Dick Dobeleit
- Dick Dobeleit, 1923

Profile
- Position: Fullback

Personal information
- Born: July 4, 1903 Tilsit, East Prussia, German Empire (now Sovetsk, Kaliningrad Oblast, Russia)
- Died: March 2, 1978 (aged 74) Lake Wales, Florida, U.S.
- Listed height: 5 ft 4 in (1.63 m)
- Listed weight: 155 lb (70 kg)

Career information
- High school: Steele (OH)
- College: Ohio State

Career history
- Dayton Triangles (1925–1926);

= Dick Dobeleit =

American football player (1903–1978)

Richard Frank Dobeleit (July 4, 1903 – March 2, 1978) was an American football player.

Dobeleit was born in Tilsit (then part of Germany, now part of Russia) in 1903. He attended Steele High School in Dayton, Ohio, playing at the fullback position for the football team from 1919 to 1921. During Dobeleit's time with the team, it suffered only two losses and claimed a national championship.

He then attended Ohio State University. He played fullback for the 1923 Ohio State Buckeyes football team. He then transferred to Kirksville Osteopathy College to study osteopathic medicine.

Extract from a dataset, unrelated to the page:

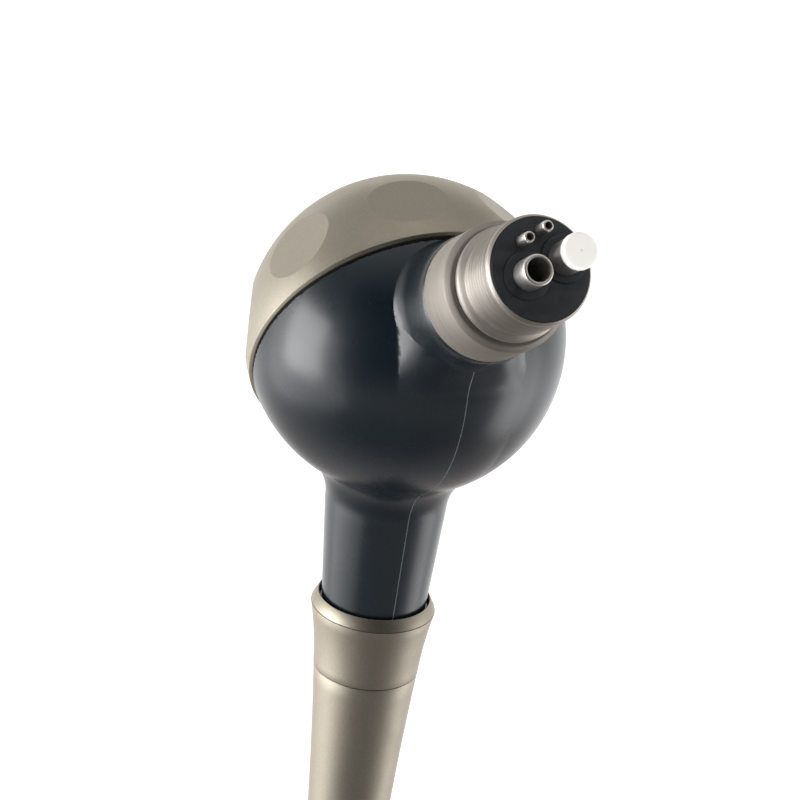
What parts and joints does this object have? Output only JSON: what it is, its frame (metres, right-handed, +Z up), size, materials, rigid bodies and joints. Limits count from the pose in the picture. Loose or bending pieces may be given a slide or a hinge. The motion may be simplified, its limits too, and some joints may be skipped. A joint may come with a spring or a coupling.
{
  "type": "dental air-polishing handpiece",
  "caption": "Dental powder-jet handpiece: ball-shaped powder chamber with screw cap, threaded hose connector, quick-release collar and a slim handpiece ending in a bent double nozzle.",
  "frame": {"origin": "centre of the ball-shaped chamber, which is also the centre of its spherical underside", "axes": "+Z up along the handpiece axis from nozzle to ball; -Y on the side of the hose connector; +Y on the side of the cap; +X is the mirror normal, the shortest way across"},
  "size_m": [0.0392, 0.0572, 0.2013],
  "materials": {
    "navy_plastic": "smooth moulded, semi-gloss",
    "champagne_metal": "fine satin, champagne",
    "satin_steel": "satin turned",
    "polished_steel": "polished turned",
    "hard_steel": "ground",
    "black_rubber": "matte moulded",
    "white_plastic": "matte",
    "grey_plastic": "matte"
  },
  "bodies": {
    "housing": {"left_shell": "navy_plastic", "right_shell": "navy_plastic", "powder_chamber": "satin_steel", "powder_tube": "polished_steel", "air_jet": "polished_steel", "rim_seal": "black_rubber", "water_tube": "polished_steel", "connector_band": "satin_steel", "coupling_socket": "satin_steel", "sleeve_clip": "hard_steel", "sleeve_spring": "hard_steel"},
    "hose_connector": {"thread_body": "polished_steel", "face_gasket": "black_rubber", "drive_air_tube": "polished_steel", "exhaust_tube": "polished_steel", "water_inlet_tube": "polished_steel", "signal_air_tube": "polished_steel", "exhaust_plug": "white_plastic", "swivel_seals": "black_rubber", "swivel_clip": "hard_steel"},
    "cap_seal": {"cap_gasket": "black_rubber"},
    "cap": {"cap_shell": "champagne_metal", "cap_liner": "grey_plastic"},
    "release_sleeve": {"release_sleeve": "champagne_metal", "collar_ring": "champagne_metal"},
    "lock_ball_1": {"lock_ball_1": "hard_steel"},
    "lock_ball_2": {"lock_ball_2": "hard_steel"},
    "lock_ball_3": {"lock_ball_3": "hard_steel"},
    "nozzle_handpiece": {"rear_plug": "satin_steel", "plug_seals": "black_rubber", "barrel": "champagne_metal", "nose_cone": "champagne_metal", "water_nozzle": "polished_steel", "powder_nozzle": "polished_steel", "nozzle_tip": "polished_steel", "water_line": "polished_steel"}
  },
  "joints": [
    {"name": "connector_swivel", "type": "hinge", "parent": "housing", "child": "hose_connector", "pos_m": [0, 0, 0], "axis": [0, -0.8348, 0.5505], "continuous": true},
    {"name": "cap_lift", "type": "slide", "parent": "housing", "child": "cap_seal", "axis": [0, 0.887, 0.4617], "range_m": [0, 0.012]},
    {"name": "cap_turn", "type": "hinge", "parent": "cap_seal", "child": "cap", "pos_m": [0, 0, 0], "axis": [0, 0.887, 0.4617], "range_deg": [0, 720]},
    {"name": "sleeve_slide", "type": "slide", "parent": "housing", "child": "release_sleeve", "axis": [0, 0, 1], "range_m": [0, 0.002], "stiffness_N_per_m": 1200, "springref_m": -0.003, "deforming": ["sleeve_spring"]},
    {"name": "nozzle_turn", "type": "hinge", "parent": "housing", "child": "nozzle_handpiece", "pos_m": [0, 0, 0], "axis": [0, 0, 1], "continuous": true},
    {"name": "lock_ball_1_slide", "type": "slide", "parent": "housing", "child": "lock_ball_1", "axis": [0, 1, 0], "range_m": [0, 0.00045001]},
    {"name": "lock_ball_2_slide", "type": "slide", "parent": "housing", "child": "lock_ball_2", "axis": [-0.866, -0.5, 0], "range_m": [0, 0.00045001]},
    {"name": "lock_ball_3_slide", "type": "slide", "parent": "housing", "child": "lock_ball_3", "axis": [0.866, -0.5, 0], "range_m": [0, 0.00045001]}
  ],
  "couplings": [
    {"joint": "cap_lift", "follows": "cap_turn", "m_per_rad": 0.00095493},
    {"joint": "lock_ball_1_slide", "follows": "sleeve_slide", "ratio": 0.225},
    {"joint": "lock_ball_2_slide", "follows": "sleeve_slide", "ratio": 0.225},
    {"joint": "lock_ball_3_slide", "follows": "sleeve_slide", "ratio": 0.225}
  ]
}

He played professional football in the National Football League (NFL) for the Dayton Triangles in 1925 and 1926. He appeared in 12 NFL games.

Dobeleit later practiced medicine in Dayton and helped establish Dayton's Grandview Hospital. His son, Bill Dobeleit, was also a star athlete who was killed in action while serving on the flight deck of an aircraft carrier in the Pacific Theater during World War II.

He moved to Florida in approximately 1971. He died in Lake Wales, Florida, in 1978.